The funded status of the 100 largest U.S. corporate defined benefit plans improved to 85.6% at the end of June, up 150 basis points from May, the Milliman 100 Pension Funding index showed Thursday.
Liabilities fell 3.6% to $1.692 trillion, the result of a 28-basis-point increase in the discount rate to 4.25%. The last time the discount rate was at or above 4% was October 2014.
Asset values also dropped 1.9% to $1.449 trillion in June, the result of investment returns of -1.56%.

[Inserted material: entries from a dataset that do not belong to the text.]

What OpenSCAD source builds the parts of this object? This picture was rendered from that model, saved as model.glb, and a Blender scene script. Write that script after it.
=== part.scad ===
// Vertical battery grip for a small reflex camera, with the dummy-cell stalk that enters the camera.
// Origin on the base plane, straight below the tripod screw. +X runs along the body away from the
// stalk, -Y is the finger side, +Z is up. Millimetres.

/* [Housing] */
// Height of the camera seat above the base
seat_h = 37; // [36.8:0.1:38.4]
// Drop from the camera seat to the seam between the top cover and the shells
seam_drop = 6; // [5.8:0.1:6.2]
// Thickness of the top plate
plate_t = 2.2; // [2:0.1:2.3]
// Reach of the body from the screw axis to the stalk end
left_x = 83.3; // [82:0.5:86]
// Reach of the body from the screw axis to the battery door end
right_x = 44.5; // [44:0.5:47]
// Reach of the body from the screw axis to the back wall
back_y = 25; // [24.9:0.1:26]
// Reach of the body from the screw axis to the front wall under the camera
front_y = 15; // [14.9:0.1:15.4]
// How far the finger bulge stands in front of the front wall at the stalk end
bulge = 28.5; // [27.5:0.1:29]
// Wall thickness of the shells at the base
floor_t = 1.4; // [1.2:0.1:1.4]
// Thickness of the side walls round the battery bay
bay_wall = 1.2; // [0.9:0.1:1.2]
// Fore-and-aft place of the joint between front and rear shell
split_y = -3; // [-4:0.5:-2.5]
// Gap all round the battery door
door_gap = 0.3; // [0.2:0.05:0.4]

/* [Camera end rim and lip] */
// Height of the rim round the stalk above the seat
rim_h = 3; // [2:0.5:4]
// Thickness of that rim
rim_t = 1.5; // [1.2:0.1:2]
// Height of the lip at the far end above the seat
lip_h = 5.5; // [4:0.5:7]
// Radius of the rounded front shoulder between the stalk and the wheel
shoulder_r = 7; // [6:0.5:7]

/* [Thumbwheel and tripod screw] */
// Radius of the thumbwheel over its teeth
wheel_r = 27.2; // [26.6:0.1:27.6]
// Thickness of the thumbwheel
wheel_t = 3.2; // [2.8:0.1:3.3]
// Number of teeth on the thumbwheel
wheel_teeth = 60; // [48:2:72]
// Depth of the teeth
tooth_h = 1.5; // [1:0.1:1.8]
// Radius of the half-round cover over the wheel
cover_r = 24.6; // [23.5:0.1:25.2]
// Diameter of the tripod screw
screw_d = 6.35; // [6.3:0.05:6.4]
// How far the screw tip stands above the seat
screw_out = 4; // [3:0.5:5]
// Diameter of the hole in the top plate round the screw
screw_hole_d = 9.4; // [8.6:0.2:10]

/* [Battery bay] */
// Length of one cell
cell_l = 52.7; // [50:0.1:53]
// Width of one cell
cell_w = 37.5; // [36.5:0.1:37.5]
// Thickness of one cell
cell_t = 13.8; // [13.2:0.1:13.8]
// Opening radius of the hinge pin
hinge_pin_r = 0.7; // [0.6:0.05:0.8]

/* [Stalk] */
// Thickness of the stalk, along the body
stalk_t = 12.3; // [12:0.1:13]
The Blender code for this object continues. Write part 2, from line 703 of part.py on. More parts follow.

“These pensions cleared an important hurdle this month, with the discount rate that determines pension liabilities climbing above 4% following a seven-month streak of flirting with all-time lows,” said John Ehrhardt, principal, consulting actuary and co-author of the report, in a news release. “It’s no coincidence that we’ve seen a related decrease in pension liabilities, with rising discount rates reducing liabilities by $92 billion year-to-date and contributing to a strong quarter for the 100 largest corporate pensions.” For the quarter, the funded status is up 470 basis points.
Mr. Ehrhardt could not immediately be reached for additional comment Thursday.
If the pension funds achieve a median 7.3% asset return and the discount rate remains at 4.25%, the funding ratio would increase to 86.6% by the end of this year and 88.9% by the end of 2016, Milliman predicts.